Clear The Bench Colorado Launches Judicial Non-Retainment Initiative

A followup to BlueCarp's earlier post--Clear the Bench Colorado launches anti-retainment campaign targeting Colorado Supreme Court justices who value partisanship above the rule of law:
The Colorado Supreme Court has trampled our Constitution one too many times…

This is a rogue court, populated with partisan “justices” with no respect for justice or the rule of law.

This partisan court violated accepted legal practice in ignoring the “findings of fact” of the trial court which heard the case and ruled (correctly) on the unconstitionality of the mill levy tax rate freeze.

The majority on the court is apparently incapable of interpreting the plain language of the Colorado Constitution (including TABOR) which “specifically says voters must approve ‘any new tax, tax rate increase, mill levy above that for the prior year … or a tax policy change directly causing a net tax revenue gain to any district.‘”

The court’s majority is also apparently incapable of interpreting the plainly expressed will of the people, who previously “crushed a ballot amendment [32] in 2003 that would have frozen property tax rates.”

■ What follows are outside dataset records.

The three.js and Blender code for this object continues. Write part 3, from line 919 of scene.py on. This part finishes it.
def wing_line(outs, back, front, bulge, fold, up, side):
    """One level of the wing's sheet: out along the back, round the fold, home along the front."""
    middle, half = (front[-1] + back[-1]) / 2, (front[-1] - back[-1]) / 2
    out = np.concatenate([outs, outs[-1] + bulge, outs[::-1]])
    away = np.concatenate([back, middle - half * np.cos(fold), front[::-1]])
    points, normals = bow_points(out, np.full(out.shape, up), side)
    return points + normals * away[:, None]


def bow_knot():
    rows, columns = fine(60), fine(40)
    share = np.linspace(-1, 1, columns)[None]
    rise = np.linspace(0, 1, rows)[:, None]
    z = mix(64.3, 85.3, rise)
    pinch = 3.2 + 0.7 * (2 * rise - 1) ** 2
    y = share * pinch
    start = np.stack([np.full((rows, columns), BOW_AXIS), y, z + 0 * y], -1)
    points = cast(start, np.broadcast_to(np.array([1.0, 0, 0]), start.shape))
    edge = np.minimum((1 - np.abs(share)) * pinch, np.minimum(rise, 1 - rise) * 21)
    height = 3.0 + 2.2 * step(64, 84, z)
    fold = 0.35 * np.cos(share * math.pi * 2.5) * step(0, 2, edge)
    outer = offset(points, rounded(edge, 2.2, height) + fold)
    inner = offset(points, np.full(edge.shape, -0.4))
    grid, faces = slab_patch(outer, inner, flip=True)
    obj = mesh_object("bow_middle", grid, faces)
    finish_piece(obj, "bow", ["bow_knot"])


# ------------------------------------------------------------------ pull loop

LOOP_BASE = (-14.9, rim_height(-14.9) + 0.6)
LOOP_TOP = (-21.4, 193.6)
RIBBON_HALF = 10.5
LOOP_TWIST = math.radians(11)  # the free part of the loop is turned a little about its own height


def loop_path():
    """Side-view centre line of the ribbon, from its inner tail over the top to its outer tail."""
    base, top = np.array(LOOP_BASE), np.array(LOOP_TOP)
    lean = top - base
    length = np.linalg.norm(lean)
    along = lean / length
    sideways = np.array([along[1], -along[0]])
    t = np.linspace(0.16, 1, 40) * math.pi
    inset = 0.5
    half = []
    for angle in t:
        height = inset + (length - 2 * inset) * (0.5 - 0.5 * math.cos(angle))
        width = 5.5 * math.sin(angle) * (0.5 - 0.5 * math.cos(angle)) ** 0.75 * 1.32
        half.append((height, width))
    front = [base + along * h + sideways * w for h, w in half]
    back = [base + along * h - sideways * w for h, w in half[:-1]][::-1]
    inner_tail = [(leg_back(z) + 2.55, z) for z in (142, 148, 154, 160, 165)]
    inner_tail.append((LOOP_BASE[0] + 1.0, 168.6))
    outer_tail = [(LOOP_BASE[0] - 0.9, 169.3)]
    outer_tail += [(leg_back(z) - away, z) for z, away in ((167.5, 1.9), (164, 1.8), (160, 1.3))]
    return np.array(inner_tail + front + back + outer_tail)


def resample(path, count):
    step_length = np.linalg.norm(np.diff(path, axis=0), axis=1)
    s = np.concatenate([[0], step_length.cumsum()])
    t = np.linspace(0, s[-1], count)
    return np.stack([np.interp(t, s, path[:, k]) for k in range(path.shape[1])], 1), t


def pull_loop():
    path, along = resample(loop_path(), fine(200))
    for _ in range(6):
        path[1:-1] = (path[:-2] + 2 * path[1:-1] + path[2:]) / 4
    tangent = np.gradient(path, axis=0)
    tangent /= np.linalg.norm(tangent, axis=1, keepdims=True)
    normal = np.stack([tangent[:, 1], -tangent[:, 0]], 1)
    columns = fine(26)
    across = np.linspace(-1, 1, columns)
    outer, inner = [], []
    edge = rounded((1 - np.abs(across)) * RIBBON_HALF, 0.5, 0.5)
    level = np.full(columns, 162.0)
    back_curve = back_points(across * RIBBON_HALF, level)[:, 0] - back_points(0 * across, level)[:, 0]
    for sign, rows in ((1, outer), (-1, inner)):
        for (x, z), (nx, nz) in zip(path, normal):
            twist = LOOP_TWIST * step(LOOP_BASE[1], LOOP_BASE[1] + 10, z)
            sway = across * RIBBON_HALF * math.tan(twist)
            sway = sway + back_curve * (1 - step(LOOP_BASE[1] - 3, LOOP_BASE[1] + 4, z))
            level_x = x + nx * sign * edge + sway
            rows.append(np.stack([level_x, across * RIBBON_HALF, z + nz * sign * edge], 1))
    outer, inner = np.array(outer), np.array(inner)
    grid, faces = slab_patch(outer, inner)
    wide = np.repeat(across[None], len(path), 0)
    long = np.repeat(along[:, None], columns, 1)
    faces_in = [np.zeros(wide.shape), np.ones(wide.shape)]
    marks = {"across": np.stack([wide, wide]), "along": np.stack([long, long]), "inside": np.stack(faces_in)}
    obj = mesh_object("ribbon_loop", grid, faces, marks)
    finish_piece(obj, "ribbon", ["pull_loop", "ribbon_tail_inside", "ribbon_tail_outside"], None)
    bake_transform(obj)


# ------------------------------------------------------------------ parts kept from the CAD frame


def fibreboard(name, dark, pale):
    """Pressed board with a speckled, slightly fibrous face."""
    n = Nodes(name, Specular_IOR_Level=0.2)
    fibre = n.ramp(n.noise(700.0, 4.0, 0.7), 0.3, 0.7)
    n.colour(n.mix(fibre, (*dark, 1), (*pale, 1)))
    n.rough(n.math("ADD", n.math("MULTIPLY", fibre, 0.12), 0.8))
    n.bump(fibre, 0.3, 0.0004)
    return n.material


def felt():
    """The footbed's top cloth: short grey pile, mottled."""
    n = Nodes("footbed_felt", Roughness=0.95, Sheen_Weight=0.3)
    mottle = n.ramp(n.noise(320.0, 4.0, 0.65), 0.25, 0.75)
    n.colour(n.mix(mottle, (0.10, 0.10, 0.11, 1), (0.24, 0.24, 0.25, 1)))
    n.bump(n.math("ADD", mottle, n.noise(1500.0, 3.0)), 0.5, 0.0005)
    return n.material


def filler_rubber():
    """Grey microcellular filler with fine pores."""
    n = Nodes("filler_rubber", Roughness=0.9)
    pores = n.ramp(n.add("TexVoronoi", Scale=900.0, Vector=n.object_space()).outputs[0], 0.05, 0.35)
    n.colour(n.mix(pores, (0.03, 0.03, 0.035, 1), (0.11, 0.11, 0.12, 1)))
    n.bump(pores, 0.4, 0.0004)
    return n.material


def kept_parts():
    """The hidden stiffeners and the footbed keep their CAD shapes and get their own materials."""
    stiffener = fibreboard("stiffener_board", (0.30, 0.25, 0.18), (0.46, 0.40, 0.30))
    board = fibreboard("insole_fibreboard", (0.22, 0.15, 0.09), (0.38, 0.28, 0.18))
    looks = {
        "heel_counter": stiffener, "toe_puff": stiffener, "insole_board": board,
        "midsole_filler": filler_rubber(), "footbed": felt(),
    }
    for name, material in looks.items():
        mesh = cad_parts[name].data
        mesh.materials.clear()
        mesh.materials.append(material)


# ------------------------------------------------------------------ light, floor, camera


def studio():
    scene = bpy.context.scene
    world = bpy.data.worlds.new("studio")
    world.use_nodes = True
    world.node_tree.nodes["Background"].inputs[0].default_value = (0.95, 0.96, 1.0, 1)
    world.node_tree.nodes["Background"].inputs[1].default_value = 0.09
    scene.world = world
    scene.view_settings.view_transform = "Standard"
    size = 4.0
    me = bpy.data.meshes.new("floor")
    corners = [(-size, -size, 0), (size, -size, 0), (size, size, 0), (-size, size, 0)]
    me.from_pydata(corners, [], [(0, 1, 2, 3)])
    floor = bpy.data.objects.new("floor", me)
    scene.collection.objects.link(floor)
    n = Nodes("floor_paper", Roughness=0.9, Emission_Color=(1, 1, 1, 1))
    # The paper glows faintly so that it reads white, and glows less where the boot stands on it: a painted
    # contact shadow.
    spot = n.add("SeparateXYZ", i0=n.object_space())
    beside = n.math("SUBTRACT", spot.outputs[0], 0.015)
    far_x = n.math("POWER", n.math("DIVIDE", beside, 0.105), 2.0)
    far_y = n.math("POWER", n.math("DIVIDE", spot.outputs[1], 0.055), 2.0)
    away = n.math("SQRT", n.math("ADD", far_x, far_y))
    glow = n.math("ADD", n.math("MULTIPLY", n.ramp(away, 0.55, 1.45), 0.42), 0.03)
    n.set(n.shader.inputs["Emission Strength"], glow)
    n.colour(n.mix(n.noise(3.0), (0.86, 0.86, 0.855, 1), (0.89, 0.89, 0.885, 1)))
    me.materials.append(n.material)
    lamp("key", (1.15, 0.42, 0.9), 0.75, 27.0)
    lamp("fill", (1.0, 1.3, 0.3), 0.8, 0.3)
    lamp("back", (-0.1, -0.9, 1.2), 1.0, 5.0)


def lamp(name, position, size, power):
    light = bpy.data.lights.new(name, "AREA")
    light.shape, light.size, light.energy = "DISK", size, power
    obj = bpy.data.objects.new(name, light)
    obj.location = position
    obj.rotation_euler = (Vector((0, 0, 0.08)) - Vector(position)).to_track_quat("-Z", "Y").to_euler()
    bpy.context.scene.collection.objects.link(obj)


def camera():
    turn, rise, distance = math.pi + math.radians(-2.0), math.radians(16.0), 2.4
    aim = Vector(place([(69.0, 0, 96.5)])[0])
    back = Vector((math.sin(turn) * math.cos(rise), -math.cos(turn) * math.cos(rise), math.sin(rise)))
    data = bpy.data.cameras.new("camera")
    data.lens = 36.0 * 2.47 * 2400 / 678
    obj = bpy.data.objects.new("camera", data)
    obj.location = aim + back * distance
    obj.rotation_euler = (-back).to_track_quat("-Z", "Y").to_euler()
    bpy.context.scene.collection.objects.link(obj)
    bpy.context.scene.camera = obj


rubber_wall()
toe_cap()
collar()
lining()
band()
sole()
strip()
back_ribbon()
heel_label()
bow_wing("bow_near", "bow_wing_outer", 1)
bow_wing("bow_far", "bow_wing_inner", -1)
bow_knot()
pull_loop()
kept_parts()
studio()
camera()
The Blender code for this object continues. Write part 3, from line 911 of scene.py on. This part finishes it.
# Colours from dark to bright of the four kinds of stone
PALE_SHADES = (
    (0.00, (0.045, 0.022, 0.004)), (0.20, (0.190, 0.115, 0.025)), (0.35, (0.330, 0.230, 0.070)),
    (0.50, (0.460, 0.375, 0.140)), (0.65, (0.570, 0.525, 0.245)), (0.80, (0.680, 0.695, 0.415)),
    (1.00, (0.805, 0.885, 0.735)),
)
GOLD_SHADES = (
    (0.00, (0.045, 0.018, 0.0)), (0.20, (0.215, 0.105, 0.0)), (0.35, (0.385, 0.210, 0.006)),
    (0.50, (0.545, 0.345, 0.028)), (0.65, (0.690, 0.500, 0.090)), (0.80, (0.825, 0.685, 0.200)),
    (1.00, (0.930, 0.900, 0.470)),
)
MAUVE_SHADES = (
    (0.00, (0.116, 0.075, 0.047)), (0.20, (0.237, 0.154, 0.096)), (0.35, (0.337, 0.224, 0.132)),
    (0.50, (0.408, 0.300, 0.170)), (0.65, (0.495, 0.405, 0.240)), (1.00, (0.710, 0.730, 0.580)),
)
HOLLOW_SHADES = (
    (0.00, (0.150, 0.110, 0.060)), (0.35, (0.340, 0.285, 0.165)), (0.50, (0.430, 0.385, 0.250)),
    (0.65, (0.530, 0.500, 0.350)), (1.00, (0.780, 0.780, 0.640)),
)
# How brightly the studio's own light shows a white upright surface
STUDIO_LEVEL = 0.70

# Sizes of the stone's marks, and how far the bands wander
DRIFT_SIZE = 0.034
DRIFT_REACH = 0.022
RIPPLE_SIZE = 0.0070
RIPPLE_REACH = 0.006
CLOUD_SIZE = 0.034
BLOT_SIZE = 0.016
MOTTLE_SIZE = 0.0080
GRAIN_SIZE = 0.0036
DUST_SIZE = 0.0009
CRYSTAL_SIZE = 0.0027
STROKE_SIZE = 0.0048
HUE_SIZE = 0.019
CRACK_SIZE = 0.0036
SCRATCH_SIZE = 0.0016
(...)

It is time to remind the court’s majorityof their responsibility to the rule of law, the state Constitution, and the will of the people.
John Andrews has more:
"We are a nation that has a government, not the other way around." Reagan's words speak defiance to statism, but they are only as true as we make them. The 2010 election is Coloradans' chance.

Supreme Court justices Mary Mullarkey, Michael Bender, Alex Martinez and Nancy Rice will be up for another 10-year term. Poor stewards of the law since they last faced voters in 2000, all four deserve dismissal. Whether they're retained or bounced will signal how much we cherish liberty.

Voting judges into office ended here in the 1960s. Gubernatorial appointments replaced the unseemly spectacle of jurists soliciting campaign funds. No court can overrule us, nor need we explain why. In this, at least, we're still sovereign.

Capriciousness isn't justified. "Prudence will dictate" avoidance of political changes "for light and transient causes," the Declaration of Independence cautions. But terminating a dishonest judge is warranted, and so is termination for breach of trust. Mullarkey, Bender, Martinez and Rice have failed their constitutional trust.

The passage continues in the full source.